The All-American Rejects just shot the video for “Gives You Hell,” the first single off their upcoming When the World Comes Down album, and here to provide you with a brief synopsis is frontman Tyson Ritter:
“It opens with me laying there looking like a bag of rock and roll hit me, and I get woken up by a light that comes through the window. … And there’s an alternate version of me, like this stiff J.Crew guy, and he’s out to get the alternate version of me and our band. It’s kind of like ‘Bill and Ted, Part 2,’ ” he explained. “The video basically pits one neighbor against another terrible neighbor, who lives on a completely opposite schedule. He’s not on the grid — he’s not on, like the song says, ‘a 9-to-5 pace.’ And this guy’s living the cookie-cutter life, with his white picket fence, and his wife who brings him lemonade when he’s washing the car. So it’s kind of like the clash of those worlds; only at the end, there’s kind of a twist, where the two worlds kind of flip-flop. Yeah.”
Sounds, uh, awesome? Luckily, MTV News was on set with AAR last week in Los Angeles, and we can attest to the fact that the “Hell” video is actually much better than Ritter’s explanation lets on. Directed by Marc Webb (who, in addition to his work with acts like My Chemical Romance, Fergie and Evanescence, helmed AAR’s video for “Move Along”), the clip features the Rejects gallivanting about — and summarily destroying — a house that’s littered with vintage amps and supermodels (it’s also painted with stripes for whatever reason).

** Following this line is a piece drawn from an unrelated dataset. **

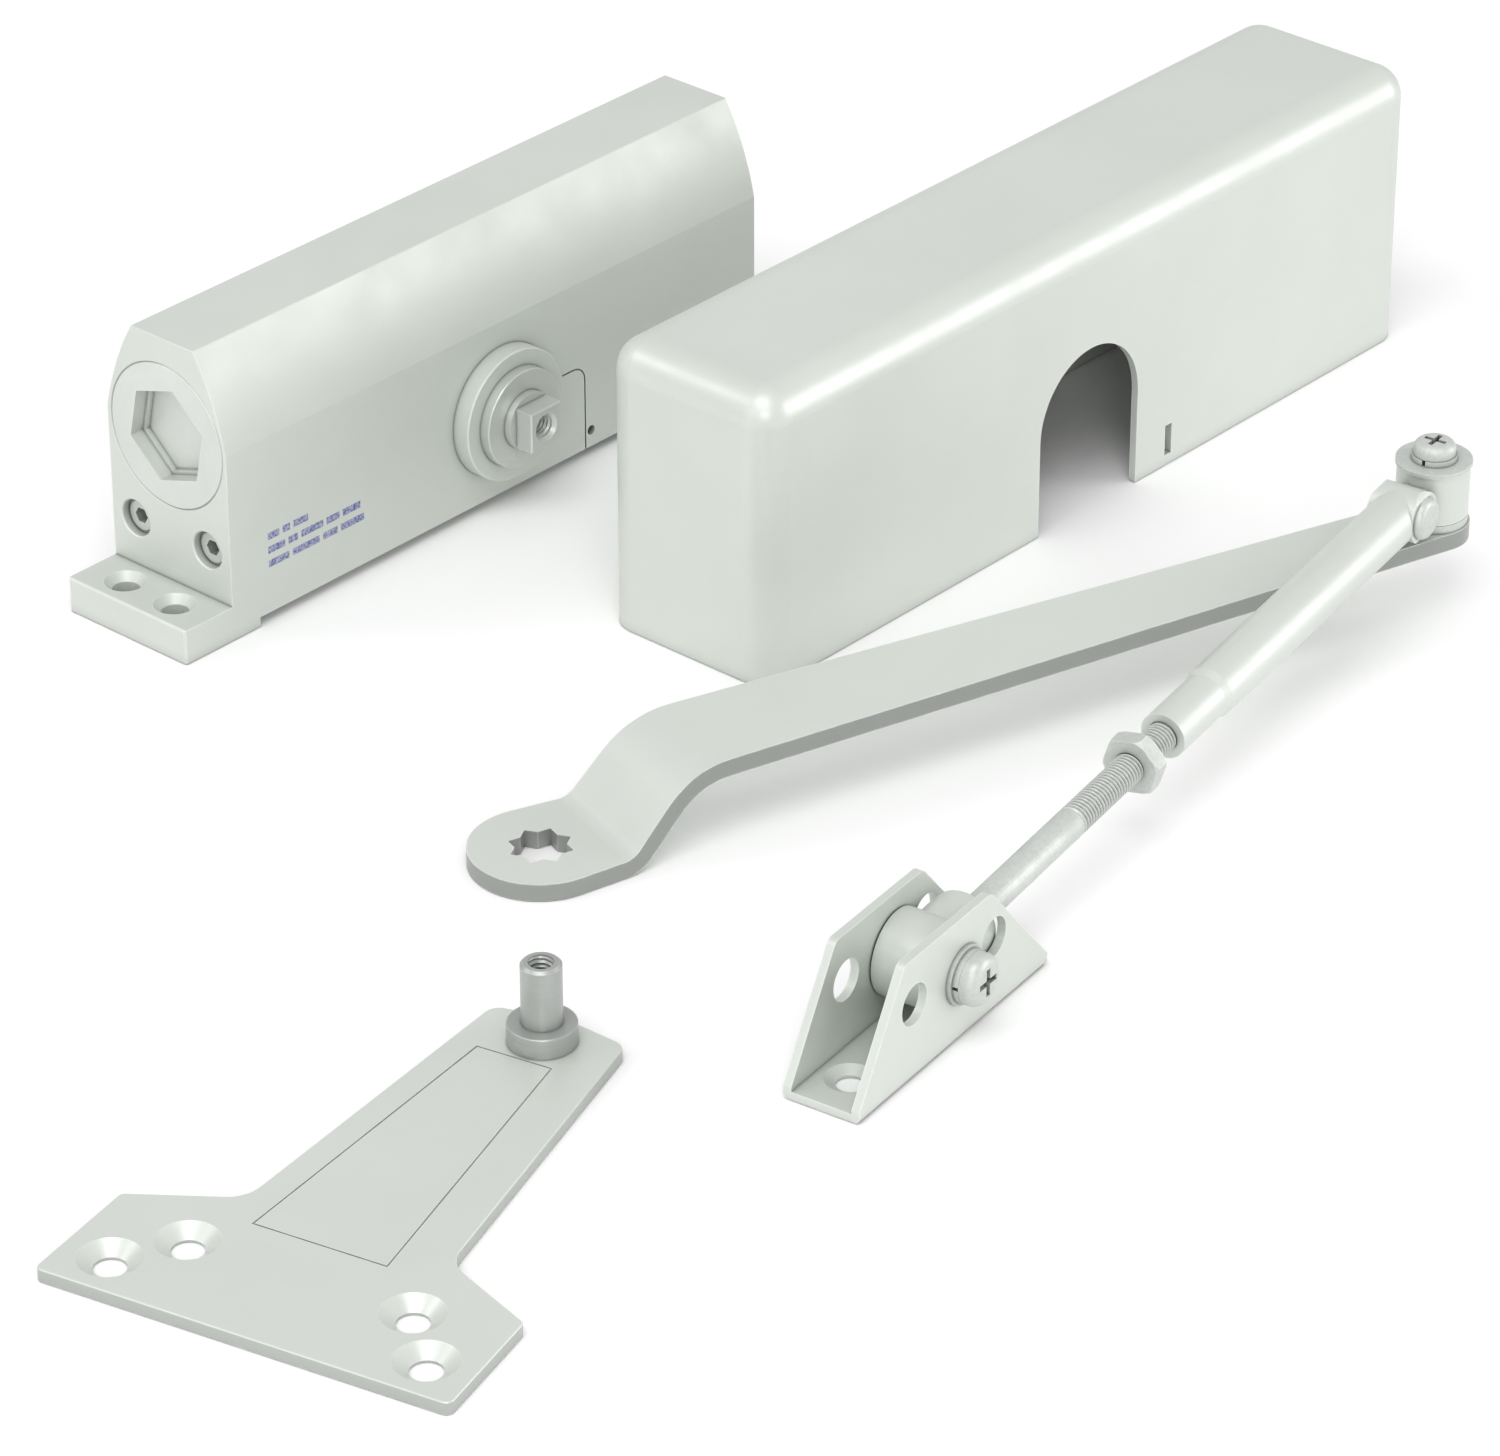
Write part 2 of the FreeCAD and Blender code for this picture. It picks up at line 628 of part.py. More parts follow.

Next door, the so-called “J.Crew” Rejects look on disgustedly and try to ruin the real Rejects’ good times, until — like Ritter said — the great conflict at clip’s end, when everything is solved thanks to the unifying power of rock. Or something like that. It’s all in keeping with the message of the song, which, once again, Ritter was kind enough to explain:
“It’s kind of this tongue-in-cheek way of looking at someone you hate, whether it’s your mom, for some reason, or it’s your teacher at school, or it’s your boss at work,” he said. “It’s just someone who makes you struggle, and it’s giving them the finger, you know what I mean?”
Totally. And though Ritter might take a less-than-serious approach to describing his song and his video, he said that When the World Comes Down (due December 16) is anything but.
“When the World Comes Down is … kind of about the times right now, about the struggle of, uh, everything. Whether it’s how crappy your school’s getting or, I don’t know, anything,” he said. “It’s, like, also about how tomorrow could be better. I don’t know, it could be apocalyptic. It’s like the apocalyptic, romantic view on the world. That sounds about right.”